With the help of the NASA's Hubble Space telescope, Rongmon Bordoloi and his team of researchers from the Massachusetts Institute of Technology in Cambridge found that several distant quasars can be seen through the northern half of the Fermi Bubbles, an outflow of gas expelled by the Milky Way galaxy's hefty black hole.
The Hubble Space Telescope probed the quasars' light for information on the speed of the gas and whether the gas is moving toward or away from Earth. Based on the material's speed, the research team estimated that the bubbles formed from an energetic event between 6 million and 9 million years ago.
"Six-nine million years might sound like a long time in human years. But in terms of cosmic timescale, it is like the blink of an eye. Just to give you the scale, the universe is approximately 13.7 billion years old, and the dinosaurs became extinct around 66 million years ago. So the last meal that the supermassive black hole of the Milky Way had was after the dinosaurs became extinct," says Bordoloi.
"For the first time, we have traced the motion of cool gas throughout one of the bubbles, which allowed us to map the velocity of the gas and calculate when the bubbles formed," he says.
"It was a very strong and energetic event. It may have been a cloud of gas flowing into the black hole, which fired off jets of matter, forming the twin lobes of hot gas seen in X-ray and gamma-ray observations. Ever since then, the black hole has just been eating snacks," he says.
A black hole is a dense, compact region of space with a gravitational field so intense that neither matter nor light can escape. The supermassive black hole at the centre of our galaxy has compressed the mass of 4.5 million sun-like stars into a very small region of space.
Asked when the next meal would be, Mr Bordoloi told PTI, "Recently a binary star called G2 (with a mass of several earth masses) came very close to falling into the supermassive black hole at the centre of the Milky Way. Somehow it didn t fall through and survived.
"There was some increased activity in terms of X-ray flares which could be due to a change in the strength of winds from nearby massive stars that are feeding material to the black hole. But in short, we don't know when the next big meal would be. There are stars orbiting the galactic centre, and if they fall into the black hole at some point, we might see a good light show."

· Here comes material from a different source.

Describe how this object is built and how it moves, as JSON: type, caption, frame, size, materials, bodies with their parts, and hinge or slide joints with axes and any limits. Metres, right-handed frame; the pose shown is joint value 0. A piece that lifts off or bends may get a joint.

"It could be a gas cloud falling in or even some stars orbiting near the galactic centre that fell in," says Mr Bordoloi, who has been using NASA facilities like the Hubble Space telescope since his graduate school years.
According to him, the kind of gas flow observed is called a nuclear outflow.
"Such outflows are important regulatory mechanisms in the life cycle of a galaxy that controls that gas reservoir of a galaxy. If such outflows are too vigorous, it would mean that all the gas inside a galaxy would be kicked out and that would mean no new star-formation in the galaxy would occur.
"By studying the flow of gas into and out of the galaxy, we can study the fate of the Milky Way. We can start to predict if it will keep forming stars (currently there is almost one new star born in the Milky Way every year), or whether it will run out of gas supply and become an old and dead galaxy," he says.
On the challenges ahead, he says, "One big challenge is to actually see which theoretical predictions can explain the observations we see here. It is always fun to push our understanding of a subject by comparing the models with observation.
"Moreover, we are conducting new Hubble observations in this field, and hopefully they would also show some new surprising results."